Evidemment, en fonction du niveau et des entraînements, on va s’appuyer sur des rotations défensives travaillées (cfr Toronto Raptors par exemple) mais dans la base le help and recovery convient régulièrement. C’est l’art de délaisser son homme pour empêcher un autre joueur de marquer à condition que son homme ne soit pas à une passe, de permettre à son coéquipier de revenir en défense sur lui et de reprendre son homme initial. Cela entraine une légère rotation côté faible mais ça favorise la cohésion d’équipe, l’entraide et encore une fois ça évite de pointer un joueur du doigt.
Tout ceci est évidemment à mettre en place au plus vite dans la saison car ça prend beaucoup de temps à être assimilé correctement et à être efficace. Ne perdez pas patience, le temps passé à apprendre n’est jamais perdu.
Zone defense :
Je ne vais pas revenir dans cette partie sur les processus d’apprentissage car ils sont identiques : Mouvements de base, cuts, screens et help.
Je préfère passer plus de temps sur le choix de ma zone.
Pour faire simple on va se concentrer sur la 1-2-2 et la 2-1-2 (ou 3-2).
Traditionnellement on utilise une zone contre une équipe qui vous met une rouste dans la raquette pour fermer l’accès au cercle.
La dispo choisie comporte des avantages et des défauts. Ceux-ci doivent être communiqués à vos joueurs car ils doivent être conscient de ce qu’ils laissent aux adversaires et si le coach en face à bien préparer son équipe, il faudra compenser ces faiblesses.
En fonction des joueurs que vous avez, il est bon également de choisir une dispo cohérente. Par exemple si vous avez deux grands pivots, la 1-2-2 est plus indiquée et si vous n’en avez qu’un, la 2-1-2 donnera de meilleurs résultats.
Au-delà de la taille un pivot lent fera l’affaire au milieu de la 2-1-2 mais sera moins efficace sur la 1-2-2 et sera surement ciblé.
Dans l’apprentissage, j’insiste sur le fait de driller vos joueurs aussi bien sur le bon fonctionnement que sur les points faibles qui sont différents en fonction de la dispo.
Comme pour la man to man, une excellente communication sera importante car l’attaque adverse a surement un plan spécifique anti-zone souvent basé sur le surnombre d’un côté.

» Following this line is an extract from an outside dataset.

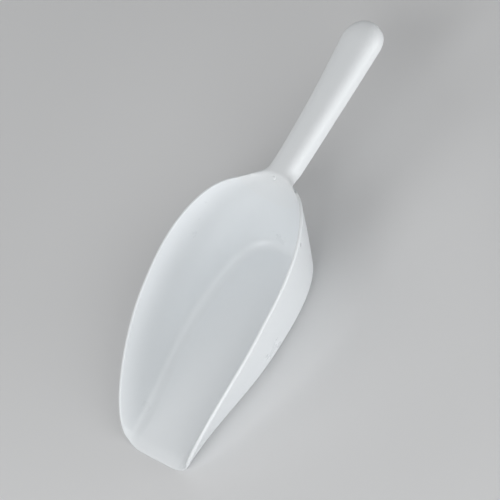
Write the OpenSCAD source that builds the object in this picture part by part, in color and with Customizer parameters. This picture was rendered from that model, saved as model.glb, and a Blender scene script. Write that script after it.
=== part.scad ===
// Ice scoop: one thin plastic moulding with a flat-bottomed bowl and a channel-section handle.
// The walls are one sheet of even thickness. Its upper face is a section that changes along the
// length: flat floor, rounded corner, leaning side. At the neck the sides turn from up to down,
// so that the bowl's rim runs on into the skirts of the handle. Each named part is one stretch
// of that sheet, and neighbours meet face to face.
// x runs from the lip (negative) to the handle (positive), and z = 0 is the flat underside.

/* [Overall] */
// Length from the lip to the end of the handle
total_l = 304; // [280:1:330]
// Wall thickness
wall = 2.2; // [1.6:0.1:3]

/* [Bowl] */
// Width of the front lip
lip_w = 47.6; // [40:0.2:60]
// Outward lean of the side walls at the middle, per mm of height
mid_lean = 0.275; // [0.1:0.005:0.4]
// Outward lean of the side walls at the lip, per mm of height
lip_lean = 0.56; // [0.3:0.01:0.7]
// Width of the floor between the sharp corners under the fillets
floor_w = 68.8; // [60:0.2:76]
// Height of the rim at the shoulders
rim_h = 59; // [50:1:66]
// Distance from the lip to the widest part of the floor
floor_mid = 93; // [80:1:105]
// Distance from the lip to the back of the flat floor
floor_back = 153; // [148:1:158]
// Width of the corner between floor and side
corner_w = 6.6; // [4:0.2:10]
// Slope of the back wall, from level
back_slope = 71; // [60:1:75]
// Thickness of the lip at its edge
lip_edge = 1.1; // [0.8:0.1:1.6]
// Length of the thinned strip behind the lip
lip_strip = 6; // [4:0.5:8]
// How far the straight of the lip stands out past its rounded corners
lip_bow = 3.2; // [0:0.2:4]

/* [Handle] */
// Distance from the lip to the narrow part of the neck
neck_at = 189; // [184:1:194]
// Width of the neck
neck_w = 21.6; // [17:0.2:26]
// Width of the handle near its end
grip_w = 30.2; // [22:0.2:34]
// Depth of the handle's skirts
skirt = 10; // [7:0.5:13]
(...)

Bref soyez préparez au maximum.
Le rebond défensif :
Priorité absolue : restez maître dans sa raquette ! Et pour se faire, il faut travailler le rebond.
Bien sur on connait les drills pour pivots, il en existe plein que je ne vais pas détailler ici mais ils doivent être entrainés à cela de manière individuelle et en duo (2v2)
Et c’est là que le bât blesse souvent, on accorde pas assez d’importance au reste de l’équipe.
A partir du moment où l’adversaire se sépare du ballon pour tenter de marquer, tout le monde est concerné. Le pivot pour le rôle que l’on connait mais les ailiers et le meneur doivent au minimum contenir leurs opposants ou du moins poser un écran retard (écran sur le chemin vers l’anneau pour ralentir ou perturber l’adversaire)
Le shoot part, on cherche à bloquer l’adversaire et après on s’occupe du ballon. Si votre équipe fait l’inverse, elle s’expose à voir débarquer des joueurs, même plus petits, pour récupérer des rebonds chez vous simplement parce qu’ils arrivent en courant et ne sont pas ralentis et sautent donc plus haut quà départ arrêté.
Lorsque le ballon est maitrisé, on passe en phase offensive et on est pas là pour ça aujourd’hui.
Le repli défensif :
De même pour le moment où l’adversaire a lâché le ballon, il faut savoir que faire quand vous avez lâché le ballon. Qui va au rebond ? Qui va retourner en défense pour stopper une contre-attaque ? Où va-t-on chercher la contre-attaque adverse ?
De cela aussi il va falloir poser le cadre. Avez-vous des pivots capables de jouer un rebond ?
Personnellement je laisse mes pivots jouer le rebond et je demande un repli défensif long au meneur et court aux ailiers au cas où. Cela est motivé par la rapidité de mon meneur et de mes ailiers et la capacité de mes pivots à dominer au rebond. A vous de voir en testant ce qui convient le mieux à votre groupe mais organisez le.
Le conseil « le petit plus »
Prenez des références connues de tous pour expliquer votre défense. Par exemple : « On va jouer la même zone que le Heat »
Cette info ne servira pas à tout le monde mais certains de vos joueurs aiment la tactique et vont sans doute aller chercher à regarder cet aspect lors des matchs de Miami. Ca peut les aider de voir ce qu’ils essayent de reproduire à l’entrainement mais aussi à les motiver pour être aussi efficace.
Conclusion :
Ce ne sera pas facile de mettre cette organisation défensive sur place car les joueurs trainent toujours la patte pour défendre. Il faudra de la patience et un grand sens pédagogique pour y arriver.
Faites en sorte que vos drills d’apprentissage soient funs pour faire passer la pilule et montrez leur les fruits d’une bonne défense : Du jeu rapide en transition.